For sophisticated cross-platform applications, there already exist several proprietary solutions (such as Mozilla's XUL, Adobe's Flash, or Microsoft's Silverlight). These solutions are evolving faster than any standards process could follow, and the requirements are evolving even faster. These systems are also significantly more complicated to specify, and are orders of magnitude more difficult to achieve interoperability with, than the solutions described in this document. Platform-specific solutions for such sophisticated applications (for example the MacOS X Core APIs) are even further ahead.
The scope of this specification is not to describe an entire operating system. In particular, hardware configuration software, image manipulation tools, and applications that users would be expected to use with high-end workstations on a daily basis are out of scope.
In terms of applications, this specification is targeted specifically at applications that would be expected to be used by users on an occasional basis, or regularly but from disparate locations, with low CPU requirements. For instance: online purchasing systems, searching systems, games (especially multiplayer online games), public telephone books or address books, communications software (e-mail clients, instant messaging clients, discussion software), document editing software, etc."
The specification's Scope section also clarifies the relationship of XHTML 5 to HTML 4.01, XHTML 1.1, DOM2 HTML, Web Forms 2.0, and XHTML2.
XHTML 5 "represents a new version of HTML4 and XHTML1, along with a new version of the associated DOM2 HTML API. Migration from HTML4 or XHTML 1.1 to the format and APIs described in this specification should in most cases be straightforward, as care has been taken to ensure that backwards-compatibility is retained. The specification will eventually supplant Web Forms 2.0 as well.
XHTML2 defines a new HTML vocabulary with better features for hyperlinks, multimedia content, annotating document edits, rich metadata, declarative interactive forms, and describing the semantics of human literary works such as poems and scientific papers. However, it lacks elements to express the semantics of many of the non-document types of content often seen on the Web... XHTML2 and this specification use different namespaces and therefore can both be implemented in the same XML processor.
The specification's Section 1.3 on "Conformance Requirements" clarifies that both document structure and processing model are normatively defined. It defines detailed processing models to foster interoperable implementations.
"This specification describes the conformance criteria for user agents (relevant to implementors) and documents (relevant to authors and authoring tool implementors).
There is no implied relationship between document conformance requirements and implementation conformance requirements. User agents are not free to handle non-conformant documents as they please; the processing model described in this specification applies to implementations regardless of the conformity of the input documents.
User agents fall into several (overlapping) categories with different conformance requirements. [For example]:
- Web browsers and other interactive user agents: Web browsers that support XHTML must process elements and attributes from the HTML namespace found in XML documents...

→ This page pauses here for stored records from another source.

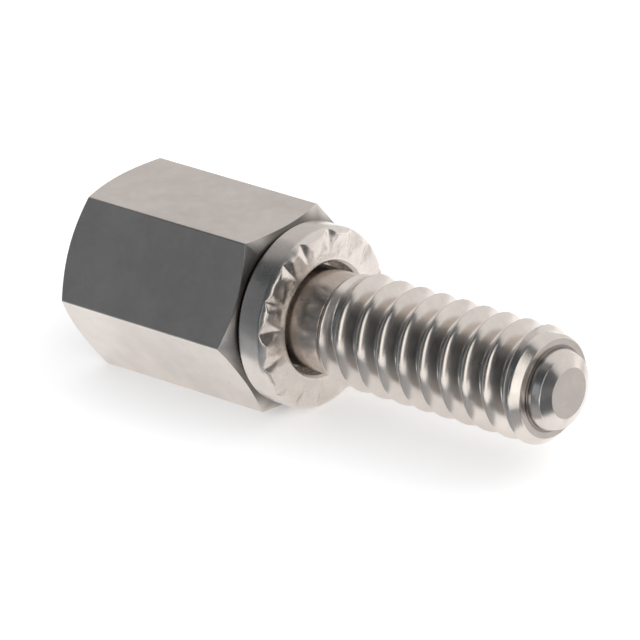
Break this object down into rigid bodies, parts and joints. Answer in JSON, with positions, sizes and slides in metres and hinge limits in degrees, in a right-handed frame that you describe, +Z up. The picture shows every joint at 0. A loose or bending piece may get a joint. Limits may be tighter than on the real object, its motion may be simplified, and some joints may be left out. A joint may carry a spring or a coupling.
{
  "type": "captive hex jackscrew",
  "caption": "Hexagonal jackscrew with a tapped end, a loose serrated washer held captive on its plain shank, and a threaded stud ending in a short dog point.",
  "frame": {"origin": "under the middle of the screw's length, on the plane that the hexagon's lower flat rests on", "axes": "+X along the screw from the tapped end of the hexagon to the dog point, +Z up out of the resting flat, +Y sideways across the hexagon's corners"},
  "size_m": [0.0172, 0.0064, 0.0055],
  "materials": {
    "screw_metal": "satin plated steel, faint lengthwise draw marks on the hexagon",
    "washer_metal": "satin plated steel, bright on the serrations' edges"
  },
  "bodies": {
    "screw": {"jackscrew": "screw_metal"},
    "washer": {"serrated_washer": "washer_metal"}
  },
  "joints": [
    {"name": "washer_spin", "type": "hinge", "parent": "screw", "child": "washer", "pos_m": [-0.00112, 0, 0.00275], "axis": [1, 0, 0], "continuous": true}
  ]
}
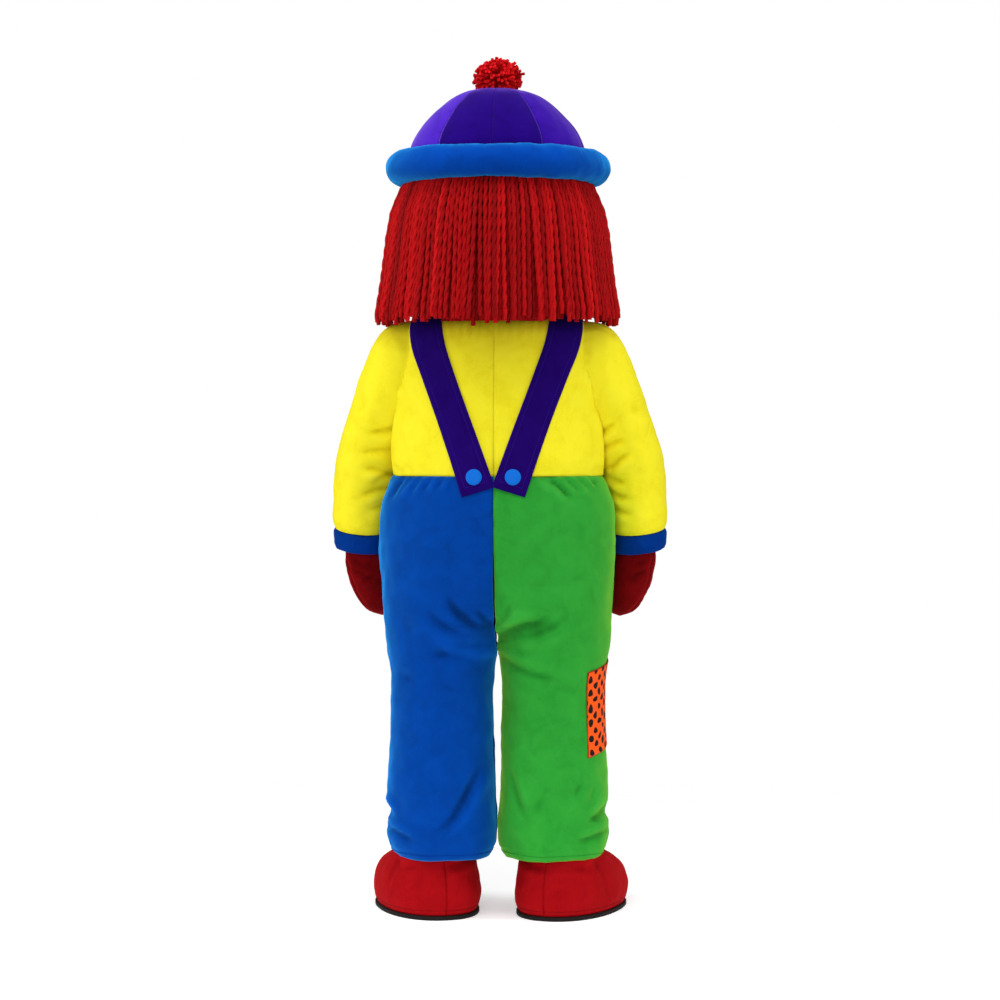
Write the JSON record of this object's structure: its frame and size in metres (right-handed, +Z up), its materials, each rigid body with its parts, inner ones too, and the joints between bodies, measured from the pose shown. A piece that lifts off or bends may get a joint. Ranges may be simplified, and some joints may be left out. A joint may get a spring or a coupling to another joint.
{
  "type": "clown mascot costume with a full head, yarn wig and hat",
  "caption": "Full-body plush clown costume, filled out and standing: round hat with pompom, yarn wig, yellow top, two-colour trousers with shoulder straps, mittens and shoe covers.",
  "frame": {"origin": "on the floor, under the middle of the whole costume's bounding box", "axes": "+Z up; +Y the way the costume faces, so its back, which the picture shows, faces -Y; +X the wearer's right, seen on the right from behind"},
  "size_m": [0.794, 0.5544, 2.0011],
  "materials": {
    "plush_yellow": "short-pile velboa plush, lemon yellow",
    "plush_blue": "short-pile velboa plush, royal blue",
    "plush_green": "short-pile velboa plush, leaf green",
    "plush_purple": "short-pile velboa plush, violet",
    "plush_brim": "short-pile velboa plush over a foam roll, bright blue",
    "plush_cuff": "short-pile velboa plush, blue",
    "strap_cloth": "velboa plush strap, dark violet, topstitched",
    "plush_mitten": "short-pile velboa plush, red",
    "plush_shoe": "short-pile velboa plush, red, topstitched over the sole",
    "head_cloth": "short-pile plush over foam, red, under the wig",
    "face_cloth": "short-pile plush over foam, pale, plain",
    "vision_net": "fine dark see-through net",
    "wig_yarn": "thick two-ply yarn, red",
    "pompom_yarn": "cut yarn, dark red",
    "patch_cloth": "short-pile plush, orange with black spots",
    "button_plastic": "blue domed button",
    "sole_rubber": "black sheet sole"
  },
  "bodies": {
    "root": {"top_back_right": "plush_yellow", "top_front": "plush_yellow", "top_back_left": "plush_yellow", "sleeve_right": "plush_yellow", "sleeve_left": "plush_yellow", "cuff_right": "plush_cuff", "cuff_left": "plush_cuff", "mitten_palm_right": "plush_mitten", "mitten_back_right": "plush_mitten", "thumb_right": "plush_mitten", "mitten_palm_left": "plush_mitten", "mitten_back_left": "plush_mitten", "thumb_left": "plush_mitten", "shoe_outer_right": "plush_shoe", "shoe_inner_right": "plush_shoe", "sole_right": "sole_rubber", "shoe_outer_left": "plush_shoe", "shoe_inner_left": "plush_shoe", "sole_left": "sole_rubber", "leg_back_left": "plush_blue", "leg_front_left": "plush_blue", "leg_back_right": "plush_green", "leg_front_right": "plush_green", "strap_right": "strap_cloth", "strap_left": "strap_cloth", "button_back_right": "button_plastic", "button_back_left": "button_plastic", "button_front_right": "button_plastic", "button_front_left": "button_plastic", "patch": "patch_cloth", "head_face": "face_cloth", "head_back": "head_cloth", "vision_mesh_right": "vision_net", "vision_mesh_left": "vision_net", "brim": "plush_brim", "crown_gore_1": "plush_purple", "crown_gore_2": "plush_purple", "crown_gore_3": "plush_purple", "crown_gore_4": "plush_purple", "crown_gore_5": "plush_purple", "crown_gore_6": "plush_purple", "crown_gore_7": "plush_purple", "crown_gore_8": "plush_purple", "pompom": "pompom_yarn", "wig": "wig_yarn"}
  },
  "joints": []
}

- Non-interactive presentation user agents: User agents that process HTML and XHTML documents purely to render non-interactive versions of them must comply to the same conformance criteria as Web browsers, except that they are exempt from requirements regarding user interaction...
- User agents with no scripting support: Implementations that do not support scripting (or which have their scripting features disabled) are exempt from supporting the events and DOM interfaces mentioned in the specification.
- Conformance checkers: Conformance checkers must verify that a document conforms to the applicable conformance criteria...
- Data mining tools: Applications and tools that process HTML and XHTML documents for reasons other than to either render the documents or check them for conformance should act in accordance to the semantics of the documents that they process.
- Authoring tools and markup generators: Authoring tools and markup generators must generate conforming documents; conformance criteria that apply to authors also apply to authoring tools, where appropriate...
The 2008-01-22 Working Draft for XHTML 5 defines dependencies upon four underlying specifications. It does not require support of any particular network transport protocols, style sheet language, scripting language, or any of the DOM and WebAPI specifications beyond those described above. However, the language described by this specification is biased towards CSS as the styling language, ECMAScript as the scripting language, and HTTP as the network protocol, and several features assume that those languages and protocols are in use. The four specifications are:
- XML: Implementations that support XHTML5 must support some version of XML, as well as its corresponding namespaces specification, because XHTML5 uses an XML serialisation with namespaces.
- XML Base: User agents must follow the rules given by XML Base to resolve relative URIs in HTML and XHTML fragments. That is the mechanism used in this specification for resolving relative URIs in DOM trees.
- DOM: Implementations must support some version of DOM Core and DOM Events, because this specification is defined in terms of the DOM, and some of the features are defined as extensions to the DOM Core interfaces.
- ECMAScript: Implementations that use ECMAScript to implement the APIs defined in this specification must implement them in a manner consistent with the ECMAScript Bindings for DOM Specifications specification, as this specification uses that specification's terminology.
The HTML 5 specification will not be considered finished before there are at least two complete implementations of the specification. This is a different approach than previous versions of HTML had. The goal is to ensure that the specification is implementable and usable by designers and developers once it is finished.
The editors of the Working Draft provide instructions on how to read the specification: "This specification should be read like all other specifications. First, it should be read cover-to-cover, multiple times. Then, it should be read backwards at least once. Then it should be read by picking random sections from the contents list and following all the cross-references."
Publication note: The HTML 5 [Editor's Draft] specification is also being produced by the WHATWG. The two specifications are identical from the Table of Contents onwards. The W3C HTML Working Group is the W3C working group responsible for this specification's progress along the W3C Recommendation track.